Will COVID-19 Remake the World?
No one should expect the pandemic to alter – much less reverse – tendencies that were evident before the crisis. Neoliberalism will continue its slow death, populist autocrats will become even more authoritarian, and the left will continue to struggle to devise a program that appeals to a majority of voters.
CAMBRIDGE – Crises come in two variants: those for which we could not have prepared, because no one had anticipated them, and those for which we should have been prepared, because they were in fact expected. COVID-19 is in the latter category, no matter what US President Donald Trump says to avoid responsibility for the unfolding catastrophe.
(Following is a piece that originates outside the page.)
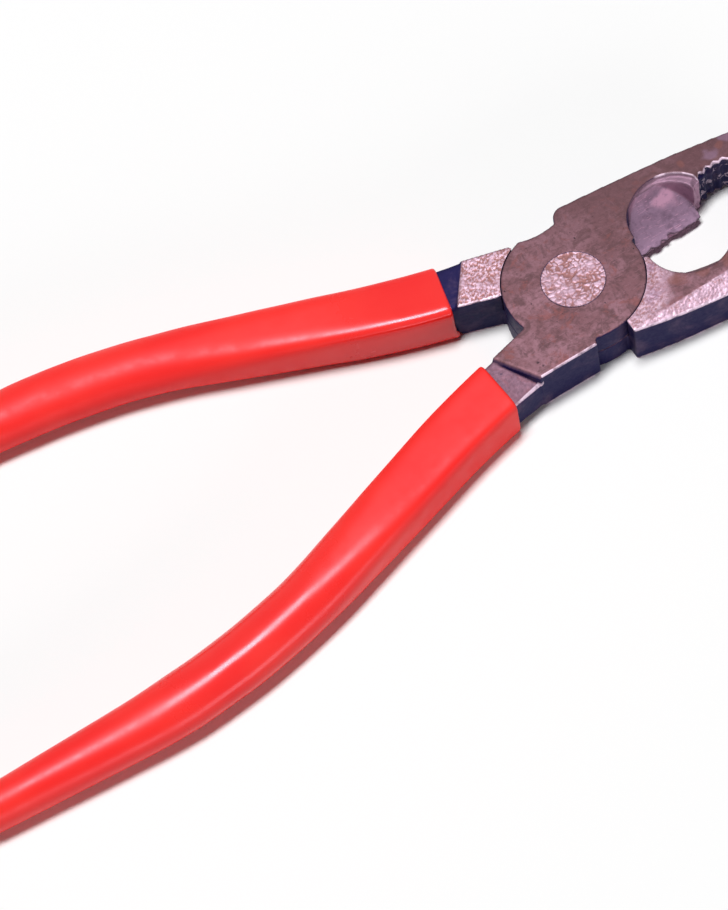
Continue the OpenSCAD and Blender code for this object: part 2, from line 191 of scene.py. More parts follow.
def blend3(u, sizes):
    if u < PALM_POSITION:
        return sizes[0] + (sizes[1] - sizes[0]) * (u - TAPER_START) / (PALM_POSITION - TAPER_START)
    return sizes[1] + (sizes[2] - sizes[1]) * (u - PALM_POSITION) / (HANDLE_LENGTH - PALM_POSITION)


def half_width(u):
    return blend3(u, GRIP_WIDTHS) / 2


def half_height(u):
    return blend3(max(u, TAPER_START), GRIP_HEIGHTS) / 2


def face_wall(u):
    return GRIP_FACE_WALL * min(1, (u - NECK_START) / (TAPER_START - NECK_START))


def squareness(u, ends):
    share = limit(1 - (u - TAPER_START) / GRIP_SQUARE_LENGTH, 0, 1)
    return ends[1] + (ends[0] - ends[1]) * share ** SQUARENESS_FADE


def smoothstep(v, low, high):
    t = np.clip((v - low) / (high - low), 0, 1)
    return t * t * (3 - 2 * t)


# Reading and writing the points of a mesh, in millimetres
def read_points(mesh):
    points = np.empty(len(mesh.vertices) * 3)
    mesh.vertices.foreach_get("co", points)
    return points.reshape(-1, 3) / MM


def write_points(mesh, points):
    mesh.vertices.foreach_set("co", (points * MM).ravel())
    mesh.update()


def read_normals(mesh):
    normals = np.empty(len(mesh.vertices) * 3)
    mesh.vertex_normals.foreach_get("vector", normals)
    return normals.reshape(-1, 3)


def write_masks(mesh, **masks):
    for name, values in masks.items():
        layer = mesh.attributes.new(name, "FLOAT", "POINT")
        layer.data.foreach_set("value", np.asarray(values, dtype=np.float32))


def field(points, scale, seed):
    shift = Vector((seed * 17.3, seed * 5.1, seed * 9.7))
    return np.array([noise.noise(Vector(p) / scale + shift) for p in points])


def network(points, size, seed):
    """A fine irregular net of lines between rounded cells: 1 on a line, 0 inside a cell.

    Blender seeds noise_vector from the clock, so the net differs from run to run.
    """
    shift = Vector((seed * 7.1, seed * 3.3, seed * 11.9))
    value = np.empty(len(points))
    for i, p in enumerate(points):
        q = Vector(p) / size + shift
        q += NET_WARP * noise.noise_vector(q * 1.3)
        near = noise.voronoi(q)[0]
        value[i] = near[1] - near[0]
    return 1 - smoothstep(value, *NET_LINE)


def remeshed(node, voxel, rounds):
    """A fine even mesh of a CAD node, with every edge a little rounded"""
    probe = bpy.data.objects.new("probe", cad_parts[node].data.copy())
    bpy.context.scene.collection.objects.link(probe)
    remesh = probe.modifiers.new("voxels", "REMESH")
    remesh.mode = "VOXEL"
    remesh.voxel_size = voxel * MM
    soften = probe.modifiers.new("soften", "SMOOTH")
    soften.factor = SOFTENING
    soften.iterations = rounds
    evaluated = probe.evaluated_get(bpy.context.evaluated_depsgraph_get())
    mesh = bpy.data.meshes.new_from_object(evaluated)
    bpy.data.objects.remove(probe)
    return mesh


def edges_worn_and_highlit(node, angle):
    """Points along the CAD node's edges that stand out by more than an angle, each with its brightness of
    wear and painted highlight.

    Every such edge gets a least share of wear. Edges that face away from the jaws' side of the tool get
    the most, as painted highlight on top of that wear; upright ones and the ends of the ground flats get
    none.
    """
    work = bmesh.new()
    work.from_mesh(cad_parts[node].data)
    bmesh.ops.remove_doubles(work, verts=work.verts, dist=WELD_DISTANCE)
    samples = []
    for edge in work.edges:
        if len(edge.link_faces) != 2 or edge.calc_face_angle_signed(0) < angle:
            continue
        a, b = (v.co / MM for v in edge.verts)
        run = b - a
        middle = np.array([(a + b) / 2])
        end_line = min(abs(past_flat(middle, side)[0]) for side in (-1, 1))
        at_flat_end = end_line < FLAT_END_REACH and middle[0][0] < NECK_SIDE
        if abs(run.z) > UPRIGHT_SHARE * run.length or at_flat_end:
            continue
        wall = min((face.normal for face in edge.link_faces), key=lambda normal: abs(normal.z))
        # Beyond the least wear, the brightness is painted highlight on edges whose walls face the
        # highlight side
        wear = LEAST_WEAR + (1 - LEAST_WEAR) * max(0, wall.dot(HIGHLIGHT_SIDE))
        steps = max(1, int(run.length / EDGE_SPACING))
        samples += [(a.lerp(b, (i + 0.5) / steps), wear) for i in range(steps)]
    work.free()
    return samples


def edge_wear_and_highlight(node, points):
    """How bright each point is made by wear and by painted highlight, from the edges near it"""
    samples = edges_worn_and_highlit(node, RUBBED_ANGLE)
    tree = kdtree.KDTree(len(samples))
    for i, (p, wear) in enumerate(samples):
        tree.insert(p, i)
    tree.balance()
    found = [tree.find(p)[1:] for p in points]
    distance = np.array([d for _, d in found])
    wear = np.array([samples[i][1] for i, _ in found])
    radius = np.hypot(points[:, 0], points[:, 1])
    seam = np.minimum(np.abs(radius - BOSS_RADIUS), np.abs(radius - RIVET_HEAD_RADIUS))
    return wear * (1 - smoothstep(distance, *WEAR_REACH)) * smoothstep(seam, *SEAM_REACH)


def turned(points, angle):
    a = math.radians(angle)
    x = points[:, 0] * math.cos(a) + points[:, 1] * math.sin(a)
    y = -points[:, 0] * math.sin(a) + points[:, 1] * math.cos(a)
    return x, y


def inside(x, y, disc, spare):
    return smoothstep(disc[2] + spare - np.hypot(x - disc[0], y - disc[1]), 0, 0.3)


def past_line(x, y, a, b):
    """Distance from the line through a and b, positive on its left"""
    length = math.hypot(b[0] - a[0], b[1] - a[1])
    return ((b[0] - a[0]) * (y - a[1]) - (b[1] - a[1]) * (x - a[0])) / length


def past_flat(points, side):
    """Distance past the end of the neck's ground flat, towards the handle's end"""
    a = beside(FLAT_END[0], -NECK_HALF_WIDTH)
    b = beside(FLAT_END[1], NECK_HALF_WIDTH)
    return past_line(points[:, 0], points[:, 1] * side, a, b)


def past_flat_end(points, side):
    """1 on the sloping root of a handle, behind the neck's ground flat"""
    return smoothstep(past_flat(points, side), 0.1, 0.3)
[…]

Even though the coronavirus itself is new and the timing of the current outbreak could not have been predicted, it was well recognized by experts that a pandemic of this type was likely.
SARS, MERS, H1N1, Ebola, and other outbreaks had provided ample warning. Fifteen years ago, the World Health Organization revised and upgraded the global framework for responding to outbreaks, trying to fix perceived shortcomings in the global response experienced during the SARS outbreak in 2003.
In 2016, the World Bank launched a Pandemic Emergency Financing Facility to provide assistance to low-income countries in the face of cross-border health crises. Most glaringly, just a few months before COVID-19 emerged in Wuhan, China, a US government report cautioned the Trump administration about the likelihood of a flu pandemic on the scale of the influenza epidemic a hundred years ago, which killed an estimated 50 million people worldwide.